Never a laggard to begin with, Sirius trading volume reached a whopping 130.8 million shares, making it the most active issue Wednesday on the Nasdaq exchange, where shares dropped 5.9% to $6.12. In trading Thursday, Sirius shares closed 8 cents or 1.31% higher at $6.20. By contrast, Time Warner, the world's biggest media conglomerate, traded a mere 18.6 million shares Wednesday.

The slide in the stock price wiped out nearly $12 million in wealth from Stern and almost $1.2 million from Don Buchwald, the shock jock's manager. Stern was awarded 31.25 million shares of Sirius on Monday, the day his show debuted on the No. 2 satellite radio concern, while Buchwald was given 3.125 million shares. The pair were to be awarded the shares in 2010, though Sirius accelerated the date to Monday based on the positive impact Stern has had on subscriber growth.

Some analysts noted Wednesday, though, that the possibility Stern or Buchwald might dump their shares should not signal that they've lost faith in the company's prospects. They might sell simply to pay their tax bill.

Merrill Lynch analyst Laraine Mancini said that Stern's tax liability is likely $80 million-$90 million, while Buchwald's is $8 million-$9 million, and she reiterated her bullish expectation for Sirius stock, guessing it will go to $9 over the next 12 months.

"Confusion over Howard Stern share registration creates buying opportunity," the analyst wrote in a research note. She also stressed that the regulatory filing made by Sirius on Wednesday doesn't necessarily signal an intent by either Stern or Buchwald to immediately sell all or even a portion of their shares, it simply affords them the opportunity to sell.

Likewise, Oppenheimer analyst Thomas Eagan reiterated his "buy" recommendation on Sirius and his $8 price target.

When Sirius signed Stern in October 2004, it agreed to pay him $80 million per year in cash in addition to the stock. At the time, the stock's value was just north of $115 million, whereas at the close of trading Wednesday it was worth more than $210 million.

Sirius shares spiked on the news 15 months ago that Stern would eventually join the company and spiked again when radio titan Mel Karmazin joined as CEO. About 13 months ago the shares that would eventually be awarded to Stern and his manager were worth about $310 million, which would have valued Stern's five-year commitment to Sirius at $710 million in stock and cash, substantially more than the $500 million figure bandied about for the past 15 months.

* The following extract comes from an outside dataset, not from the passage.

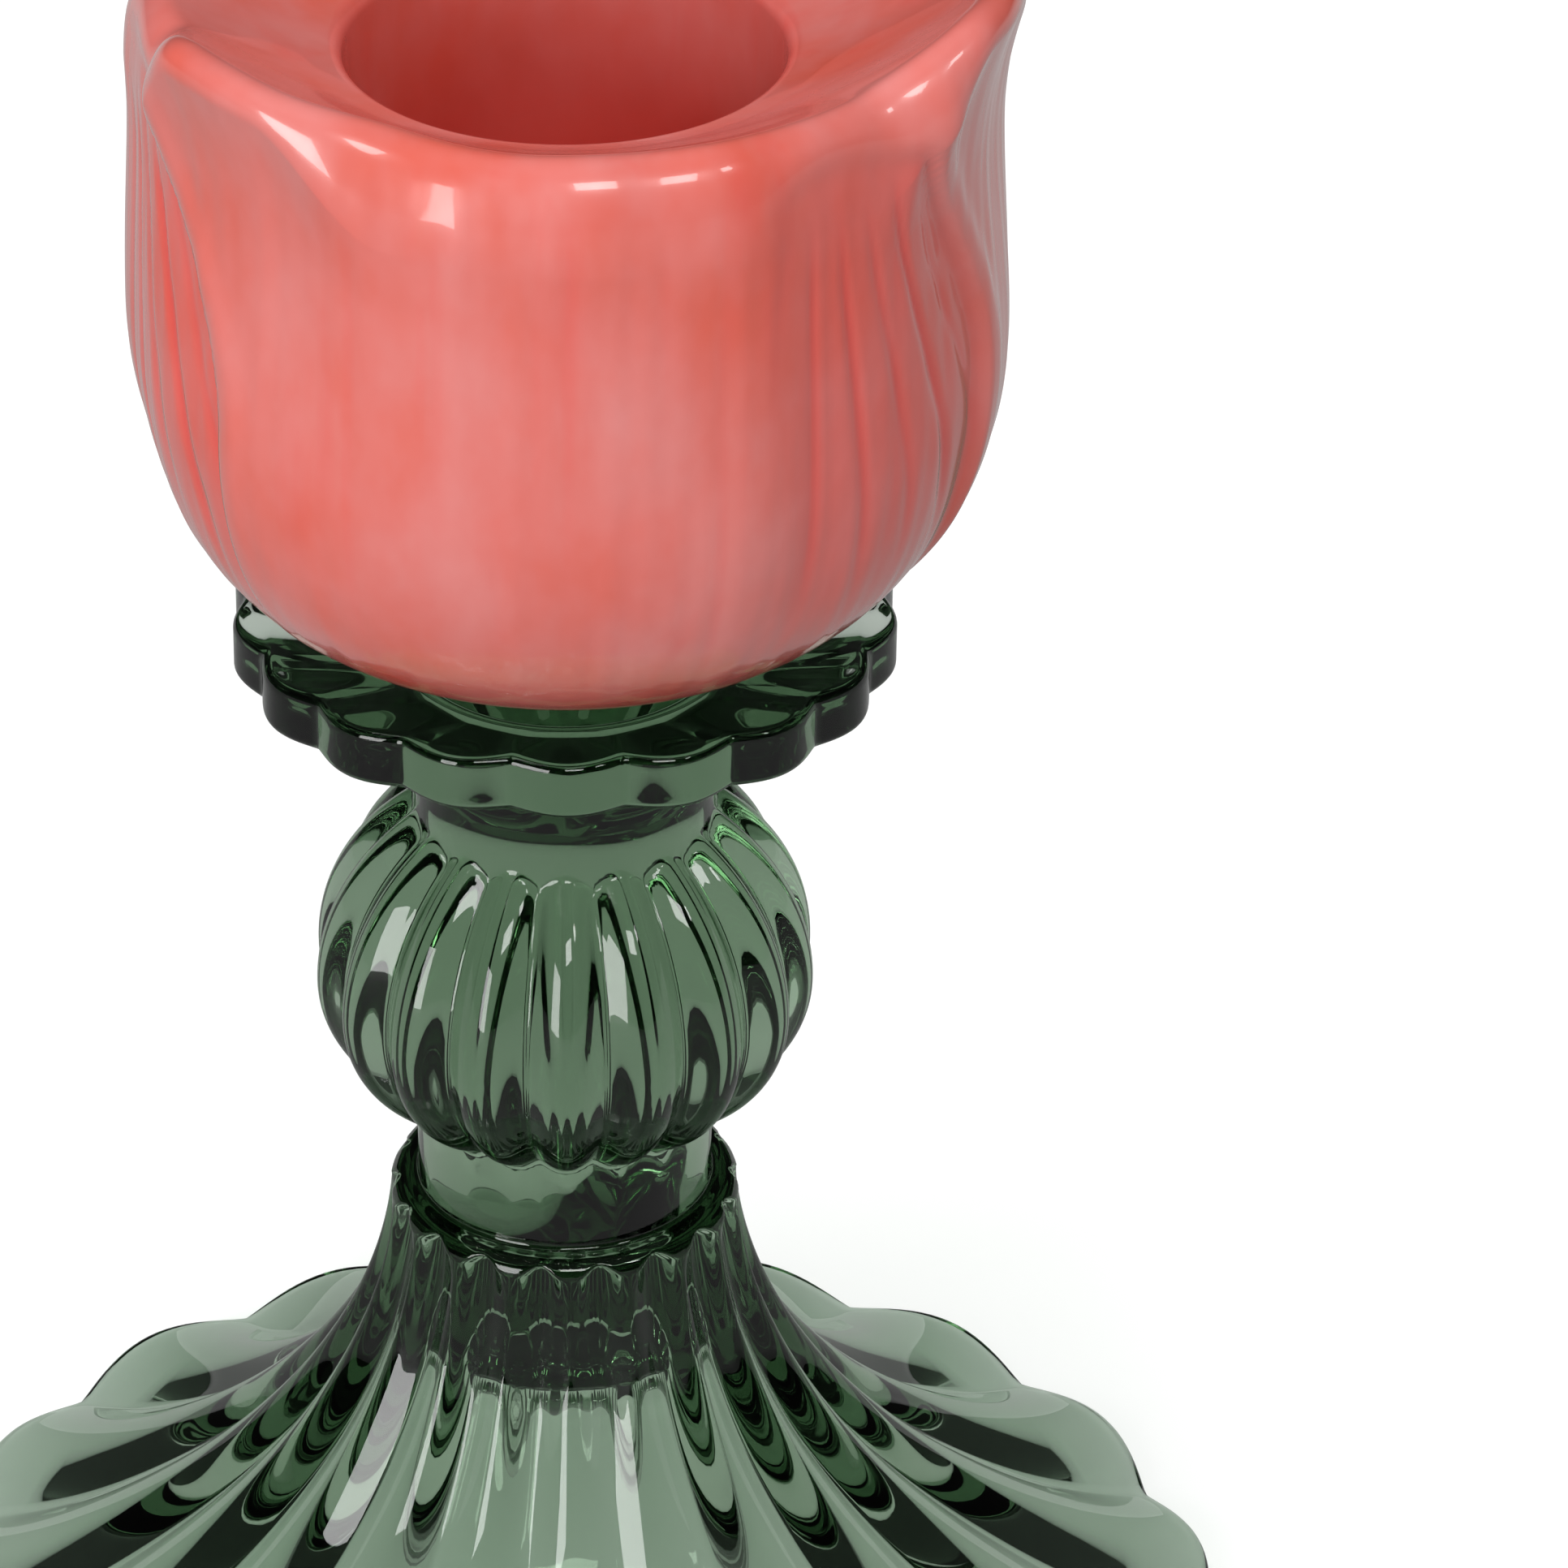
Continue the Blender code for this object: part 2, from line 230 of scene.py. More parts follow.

Some investors who were learning that Stern might be profiting more than was originally reported are under the mistaken impression that the extra money is coming from the coffers of Sirius, rather than it simply being the function of a rising stock price, Eagan said.

"We believe this could put a drag on Sirius today, creating a buying opportunity for the stock," he wrote in a research note Wednesday.

It is also possible that Stern could receive more shares if further subscriber and advertising targets are met. Karmazin said this week he has ramped up the sales force responsible for generating ad revenue from the two channels that Stern is programming. The company intends on selling about 6 minutes of advertising per hour against Stern's show.

Separately on Wednesday, Sirius said that it inked an exclusive deal with Rolls-Royce Motor Cars for the inclusion of a Sirius radio as standard equipment in cars sold in the U.S., complete with a lifetime subscription to the service.